WINCHESTER — Now that he has his own car, Messiah Johnson is feeling more independent.
The Norfolk man received a 2015 Toyota Corolla on Saturday afternoon from Malloy Toyota after the Winchester dealership was contacted by The Innocence Project at the University of Virginia School of Law, which began working to free Johnson from prison in 2011.
Johnson, pardoned by former Virginia Gov. Terry McAuliffe, was released earlier this year while serving a 132-year sentence for a 1998 armed robbery of a Norfolk beauty salon that he insisted he did not commit.
“I feel fortunate,” Johnson said on Saturday about his new vehicle. “It’s really going to help me as I work toward my independence again.”
Shortly before leaving office in January, McAuliffe granted Johnson a conditional pardon after The Innocence Project obtained a signed confession from a man who professed to being involved in the robbery. After more than 20 years of incarceration, Johnson was released from the Sussex II State Prison in Waverly in April. Just two days before his release, he had surgery on his back.
Deirdre Enright, co-director of The Innocence Project, contacted Geoff Malloy, owner of Malloy Auto Group, about helping Johnson. Enright’s brother went to high school with Malloy. And Enright has known Malloy’s wife since they were in school together.
The Innocence Project continues to seek full exoneration for Johnson, according to Enright.
In a recent letter to Malloy, she wrote that Johnson had been convicted based on being misidentified by the salon owner as well as the actions of “bad defense lawyers, bad eyewitnesses, bad police, just to name a few.”
Soon after being released from prison, Johnson found a job in a warehouse, but the work is hard on his back.

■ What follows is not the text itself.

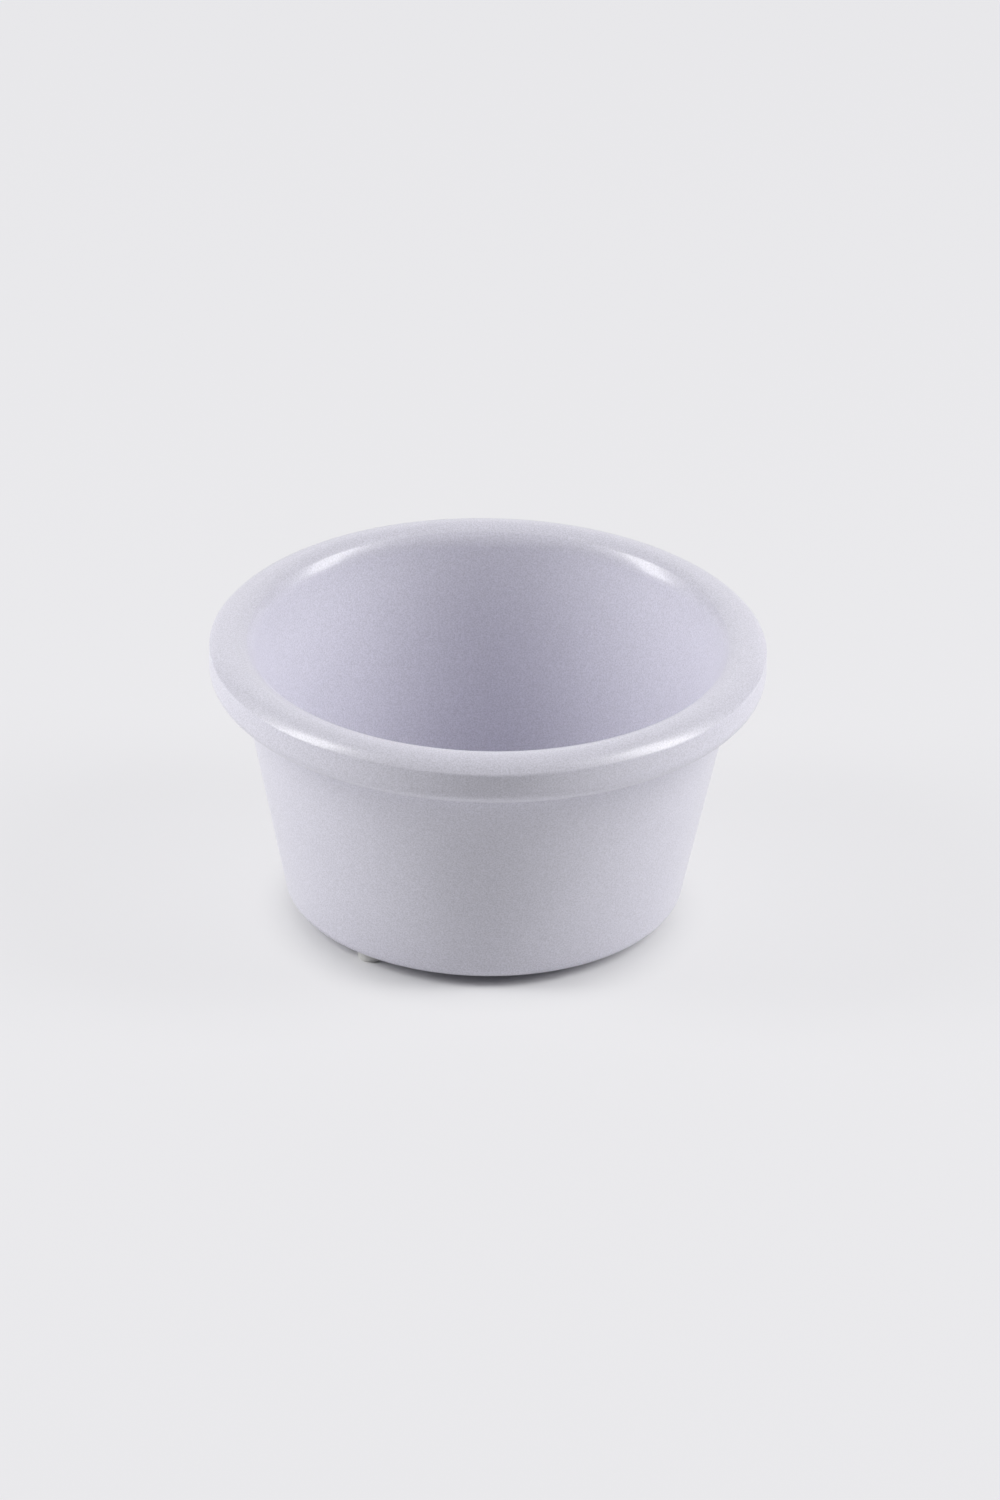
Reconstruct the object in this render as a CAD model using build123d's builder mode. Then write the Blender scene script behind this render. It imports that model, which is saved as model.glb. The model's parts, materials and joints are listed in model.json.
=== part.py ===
from build123d import *
import os
from math import cos, radians, sin, tan

# Small round ramekin, moulded in one wall, standing on three low feet.
# Millimetres, +Z up. The origin is on the ground under the centre of the cup.

# Cup
rim_diameter = 76.0
cup_height = 38.67  # from the underside of the cup to the top of its rim
wall_slope = 11.57  # degrees from upright, the same inside and outside
wall_thickness = 2.47
floor_thickness = 2.6
floor_round_radius = 4.5
base_corner_radius = 1.73

# Rim, from the wall outside, over the top, to the wall inside
rim_depth = 6.6
rim_edge_radius = 2.25
shoulder_radius = 0.46
shoulder_turn = 37.7  # degrees turned by the tight shoulder before the wide crown takes over
crown_radius = 4.0
lip_radius = 2.58
lip_turn = 45.5  # degrees turned by the lip before the larger arc that runs into the wall takes over
lip_blend_radius = 3.7

# Feet
foot_names = ("foot_front_left", "foot_right", "foot_back")
first_foot_angle = 231.5  # degrees from +X, anticlockwise from above; the front is -Y
foot_diameter = 3.9
foot_height = 1.2
foot_draft = 6.0  # degrees
foot_edge_chamfer = 0.2
foot_overhang = 0.55  # how far a foot reaches past the flat underside, below the rounded corner

# Heights in the section
underside_z = foot_height
rim_top_z = underside_z + cup_height
rim_under_z = rim_top_z - rim_depth
floor_z = underside_z + floor_thickness

# The angle between the wall and the level faces at its two ends
wall_turn = 90.0 - wall_slope


def wall_radius_at(z, known_radius, known_z):
    """Radius at height z of a wall face that has known_radius at known_z."""
    return known_radius + (z - known_z) * tan(radians(wall_slope))


def corner_setback(round_radius):
    """How far from a corner with the wall a round of this radius starts."""
    return round_radius * tan(radians(wall_turn / 2))


# The shoulder and the crown turn from the upright band to the crest
roll_width = shoulder_radius * (1 - cos(radians(shoulder_turn))) + crown_radius * cos(radians(shoulder_turn))
roll_height = shoulder_radius * sin(radians(shoulder_turn)) + crown_radius * (1 - sin(radians(shoulder_turn)))

# The lip and its blend turn from the crest to the slope of the wall inside
lip_width = lip_radius * sin(radians(lip_turn)) + lip_blend_radius * (
    sin(radians(wall_turn)) - sin(radians(lip_turn))
)
lip_drop = lip_radius * (1 - cos(radians(lip_turn))) + lip_blend_radius * (
    cos(radians(lip_turn)) - cos(radians(wall_turn))
)

# Radii in the section, from the rim inwards
rim_radius = rim_diameter / 2
crest_radius = rim_radius - roll_width
lip_end_radius = crest_radius - lip_width
lip_end_z = rim_top_z - lip_drop
wall_width = wall_thickness / cos(radians(wall_slope))
inner_floor_radius = wall_radius_at(floor_z, lip_end_radius, lip_end_z)
neck_radius = wall_radius_at(rim_under_z, lip_end_radius + wall_width, lip_end_z)
base_radius = wall_radius_at(underside_z, lip_end_radius + wall_width, lip_end_z)
underside_flat_radius = base_radius - corner_setback(base_corner_radius)

# The wall's own direction in the section, upwards
wall_direction = Vector(sin(radians(wall_slope)), cos(radians(wall_slope)))
inner_floor_corner = Vector(inner_floor_radius, floor_z)

# Feet stand on a circle near the edge of the flat underside
foot_circle_radius = underside_flat_radius + foot_overhang - foot_diameter / 2
foot_step_angle = 360.0 / len(foot_names)
foot_side_height = foot_height - foot_edge_chamfer
foot_sole_radius = foot_diameter / 2 - foot_side_height * tan(radians(foot_draft)) - foot_edge_chamfer


os.makedirs("parts", exist_ok=True)

# Cup: one turned section for floor, wall and rim
with BuildPart() as cup:
    with BuildSketch(Plane.XZ):
        with BuildLine():
            underside = Line((0, underside_z), (underside_flat_radius, underside_z))
            base_corner = JernArc(underside @ 1, (1, 0), base_corner_radius, wall_turn)
            wall = Line(base_corner @ 1, (neck_radius, rim_under_z))
            rim_under = Line(wall @ 1, (rim_radius - rim_edge_radius, rim_under_z))
            rim_edge = JernArc(rim_under @ 1, (1, 0), rim_edge_radius, 90)
            rim_band = Line(rim_edge @ 1, (rim_radius, rim_top_z - roll_height))
            shoulder = JernArc(rim_band @ 1, (0, 1), shoulder_radius, shoulder_turn)
            crown = JernArc(shoulder @ 1, shoulder % 1, crown_radius, 90 - shoulder_turn)
            lip = JernArc(crown @ 1, (-1, 0), lip_radius, lip_turn)
            lip_blend = JernArc(lip @ 1, lip % 1, lip_blend_radius, wall_turn - lip_turn)
            inner_wall_end = inner_floor_corner + wall_direction * corner_setback(floor_round_radius)
            inner_wall = Line(lip_blend @ 1, inner_wall_end)
            floor_round = JernArc(inner_wall @ 1, inner_wall % 1, floor_round_radius, -wall_turn)
            floor = Line(floor_round @ 1, (0, floor_z))
            Line(floor @ 1, underside @ 0)
        make_face()
    revolve(axis=Axis.Z)

cup.part.label = "cup"
export_step(cup.part, "parts/cup.step")

# Feet: low round pads under the base, each turned about its own axis, one node each
for index, foot_name in enumerate(foot_names):
    foot_angle = radians(first_foot_angle + index * foot_step_angle)
    foot_x = foot_circle_radius * cos(foot_angle)
    foot_y = foot_circle_radius * sin(foot_angle)
    foot_section = Plane(origin=(foot_x, foot_y, 0), x_dir=(1, 0, 0), z_dir=(0, -1, 0))
    with BuildPart() as foot:
        with BuildSketch(foot_section):
            with BuildLine():
                sole = Line((0, 0), (foot_sole_radius, 0))
                sole_edge = Line(sole @ 1, (foot_sole_radius + foot_edge_chamfer, foot_edge_chamfer))
                side = Line(sole_edge @ 1, (foot_diameter / 2, foot_height))
                seat = Line(side @ 1, (0, foot_height))
                Line(seat @ 1, sole @ 0)
            make_face()
        revolve(axis=Axis((foot_x, foot_y, 0), (0, 0, 1)))
    foot.part.label = foot_name
    export_step(foot.part, f"parts/{foot_name}.step")
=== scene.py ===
import json
import math

import bpy
from mathutils import Matrix, Quaternion, Vector

# Looks of the small ramekin: glossy moulded melamine on a pale ground.
# Metres, +Z up, the front of the cup towards -Y.

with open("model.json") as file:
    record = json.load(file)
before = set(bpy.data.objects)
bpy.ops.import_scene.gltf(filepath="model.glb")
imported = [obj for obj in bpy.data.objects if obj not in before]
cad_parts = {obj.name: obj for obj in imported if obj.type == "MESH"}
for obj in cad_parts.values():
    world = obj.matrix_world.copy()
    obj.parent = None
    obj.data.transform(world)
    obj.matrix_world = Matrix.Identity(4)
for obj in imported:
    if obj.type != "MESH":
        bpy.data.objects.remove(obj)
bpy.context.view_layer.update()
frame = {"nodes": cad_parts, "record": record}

# The photograph's frame, in pixels, and where the camera's target falls in it
IMAGE_WIDTH = 1000
IMAGE_HEIGHT = 1500
TARGET_X = 486.0
TARGET_Y = 762.6
PIXELS_PER_METRE = 7300.0

# The camera, as fitted to the outline of the cup
CAMERA_ELEVATION = math.radians(27.75)
CAMERA_ROLL = math.radians(1.05)
CAMERA_DISTANCE = 1.458
TARGET_HEIGHT = 0.0202
SENSOR_WIDTH = 36.0  # millimetres
CLIP_START = 0.01

# Colours, linear
MELAMINE = (0.767, 0.756, 0.846)
FOOT_WHITE = (0.68, 0.68, 0.66)
GROUND_WHITE = (0.796, 0.796, 0.806)
BACKGROUND_WHITE = (0.84, 0.836, 0.858)
CLOTH_BLACK = (0.02, 0.02, 0.02)

# The stretch of a noise value, out of 0 to 1, that a pattern's range is laid over
NOISE_LOW = 0.3
NOISE_HIGH = 0.7

# Patterns in the finishes: noise scale per metre, noise detail, lowest and highest value.
# GLOSS patterns give a roughness, the others a factor on the colour.
MELAMINE_GRAIN = (5000.0, 1.0, 0.88, 1.12)
MELAMINE_MOTTLE = (130.0, 2.0, 0.994, 1.006)
MELAMINE_GLOSS = (220.0, 2.0, 0.337, 0.347)
FOOT_GRAIN = (1900.0, 3.0, 0.96, 1.04)
FOOT_GLOSS = (1300.0, 2.0, 0.38, 0.5)
CLOTH_WEAVE = (60.0, 2.0, 0.9, 1.1)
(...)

“If Messiah had his own car,” Enright wrote to Malloy, “... he could find a job that didn’t continue to damage his recently-repaired spine, and he could get the additional medical attention that he needs.”
And Johnson would no longer have to depend on a family member to take him to and from work every day, and he would be able to go to school at night, as he always has wanted to do, she pointed out.
Having been incarcerated for so long, Johnson is trying to re-enter the world and become a productive member of society again, said Evelyn Akers, general manager of Malloy Toyota.
“He can’t do that without a vehicle,” Akers said.
Enright’s letter asked Malloy for whatever help he could provide. Malloy thought that Johnson should have a car and decided to give him one, Akers said.
Malloy was unable to attend Saturday’s ceremony when Akers presented Johnson the keys to his green-colored Corolla, which has 40,000 miles on it but “looks totally brand new,” Enright said.
The dealership contributed a three-year, 36,000-mile warranty. Akers said Johnson can have the car serviced at any Toyota dealership.
Johnson said he recently made contacts with some employers, and he believes he will obtain a better job soon. He said he eventually would like to work in real estate.